As reservas estimadas até agora são tão grandes que o país pode tornar-se um dos maiores exportadores mundiais dentro dos próximos dez anos. E as multinacionais continuam mergulhadas no seu trabalho de pesquisa, por outro lado o governo está empenhado em traçar estratégias para o setor, e por fim está uma sociedade civil que começa a ficar dividida no que se refere aos benefícios que advem da exploração dos rescursos naturais.

Os espetadores desta azáfama são os cerca de 22 milhões de moçambicanos que podem vir a ser vítimas de uma "trágedia enérgética", caso algumas medidas não sejam tomadas em sua defesa, alertam organizações não-governamentais.

Reservas de "classe mundial" em Moçambique

Ricardo Bueno, diretor de operações da empresa italiana ENI East, que pesquisa hidrocarbonetos na Bacia de Rovuma, na província de Cabo Delgado, diz que "as reservas são importantes, de classe mundial que seguramente vão trazer muito valor para o povo moçambicano."

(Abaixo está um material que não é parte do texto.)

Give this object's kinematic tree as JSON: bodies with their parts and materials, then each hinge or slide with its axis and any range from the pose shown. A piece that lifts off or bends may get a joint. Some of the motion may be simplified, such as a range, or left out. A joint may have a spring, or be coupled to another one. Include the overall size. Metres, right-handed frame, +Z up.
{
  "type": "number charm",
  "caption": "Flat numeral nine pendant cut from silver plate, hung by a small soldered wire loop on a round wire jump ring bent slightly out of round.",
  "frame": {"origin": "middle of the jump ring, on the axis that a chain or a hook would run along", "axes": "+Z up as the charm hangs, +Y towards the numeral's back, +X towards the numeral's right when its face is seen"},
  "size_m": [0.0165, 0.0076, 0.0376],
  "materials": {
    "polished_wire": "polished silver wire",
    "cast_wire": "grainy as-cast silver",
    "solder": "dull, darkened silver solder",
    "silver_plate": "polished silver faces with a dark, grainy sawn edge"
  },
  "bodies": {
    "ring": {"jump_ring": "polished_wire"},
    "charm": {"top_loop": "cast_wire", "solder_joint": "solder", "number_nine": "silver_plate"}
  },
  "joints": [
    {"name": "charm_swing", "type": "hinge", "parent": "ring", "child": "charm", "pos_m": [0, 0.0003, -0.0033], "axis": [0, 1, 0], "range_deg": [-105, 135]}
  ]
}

Esta empresa, que vai a todo o vapor, já encontrou grandes reservas de gás noutros furos da região, e espera o mesmo do Coral1, área em que trabalham agora. E ao mesmo ritmo vão também os economistas, a sociedade civil nas suas ações de fiscalização em relação aos megaprojetos, investimentos a partir dos 500 milhões de dólares, como é o caso das petrolíferas que operam no país.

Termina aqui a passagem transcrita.